The Battles for Chattanooga changed the outcome of the Civil War. On November 27, following the decisive victories at Chattanooga, General Ulysses S. Grant immediately instituted the Chattanooga-Ringgold campaign and followed the day of National Thanksgiving and Prayer with his announcement to the Washington war office that the route of the Confederates was most complete. So disastrous were the battles of Lookout Mountain, Missionary Ridge and Orchard Knob that on November 29, General Braxton Bragg asked to be relieved of his duties and was promptly replaced by Lieutenant General W.J. Hardee. It was the beginning of the end for the South. The next spring, Sherman used Chattanooga for his base as he started his march to Atlanta and the sea.

The Battles

Lookout Mountain

On November 24, 1863, the ordinary fog of war was augmented by a thick mist that hung over Lookout Mountain all day. The ensuing conflict would come to be known as The Battle Above the Clouds.
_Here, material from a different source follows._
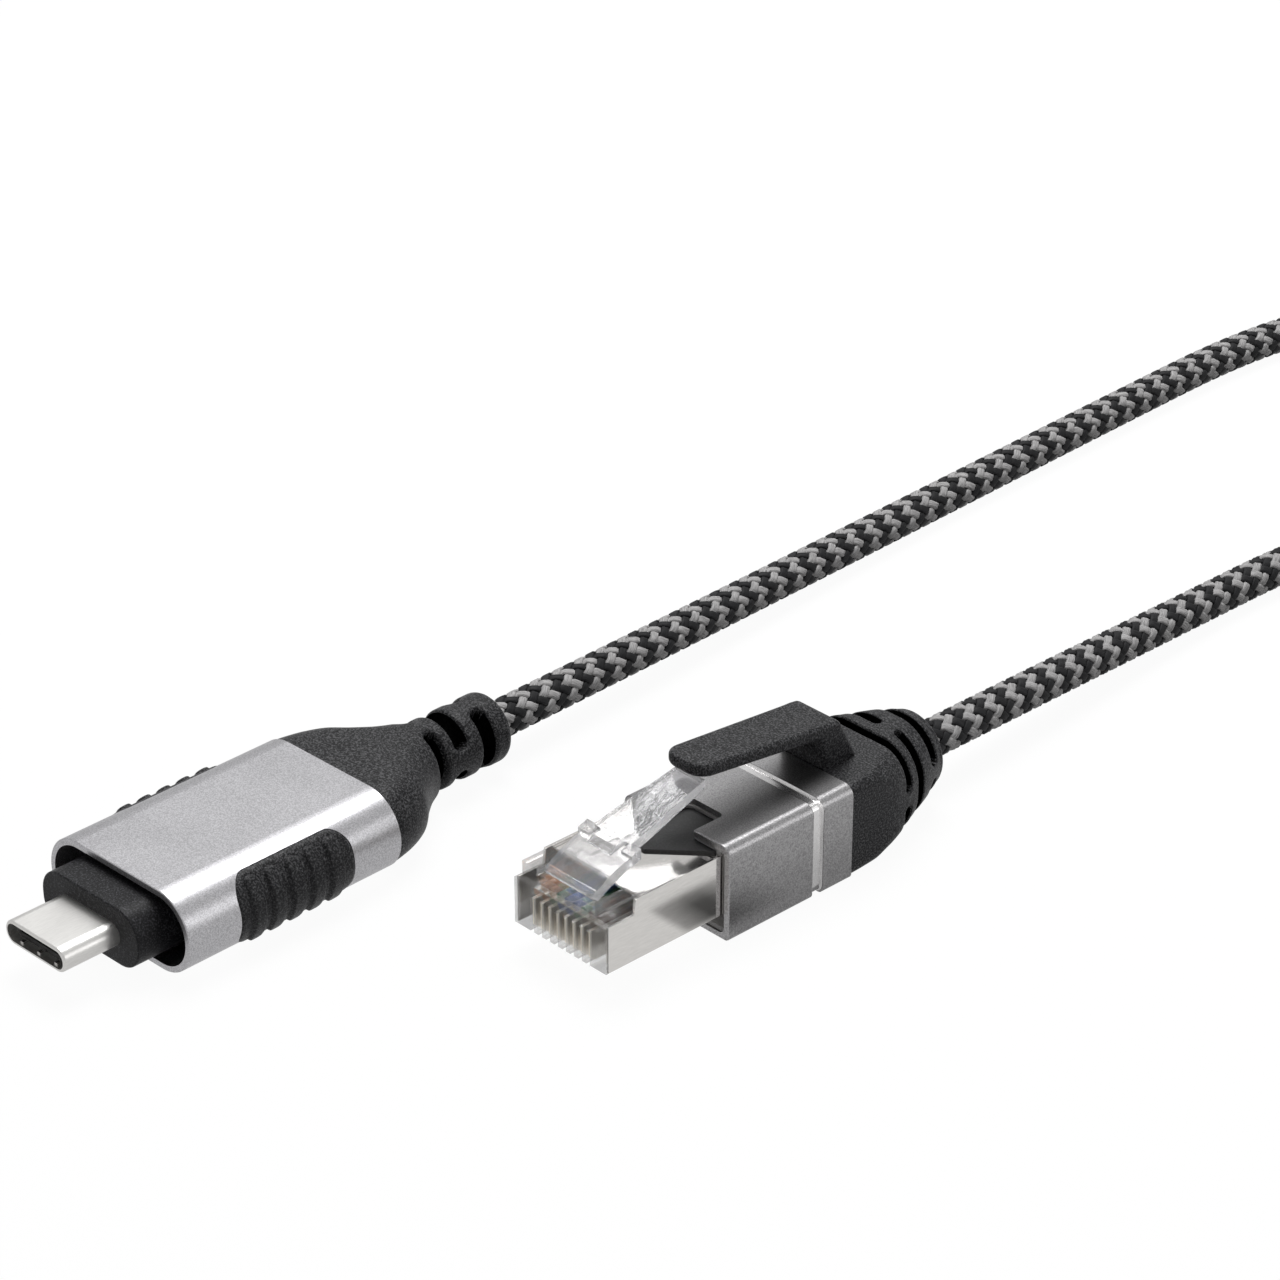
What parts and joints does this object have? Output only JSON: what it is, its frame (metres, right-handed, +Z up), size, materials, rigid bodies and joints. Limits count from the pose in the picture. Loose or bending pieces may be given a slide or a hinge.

Gaining control of Wauhatchie, a junction of the Nashville and Trenton railroads, gave the union control of its short supply lines and enabled them to quickly resupply the starving troops in Chattanooga.

Missionary Ridge

On November 25, 1863, troops under the command of General George H. Thomas charged the confederate rifle pits at the base of Missionary Ridge and without waiting for orders scaled the heights in one of the great charges of the war.

Orchard Knob

From his vantage point on Orchard Knob, General Ulysses S. Grant directed the Army of the Cumberland as it advanced against Missionary Ridge on November 25, 1863.

Brown’s Ferry

On the morning of October 27, 1863, Union forces silently glided down the Tennessee River and surprised pickets at Brown’s Ferry opening the way for the famous Cracker Line supply route.

The Generals

The American Civil War called for incredibly heroic leaders. The South had Robert E. Lee leading its armies right from the very beginning. However, President Lincoln did not find a general who could succeed for the North until he found Ulysses S. Grant. Lincoln tried and rejected six generals before he found Grant. Although these generals possessed leadership skills and military know-how, most had no skill at winning battles. Grant was a quiet, unassuming 39-year-old from West Point whose persistence and strength of character enabled him to get the job done. Grant had the ability to inspire and lead men with excitement and enthusiasm. He led the northern citizens to win battles and ultimately save the Union.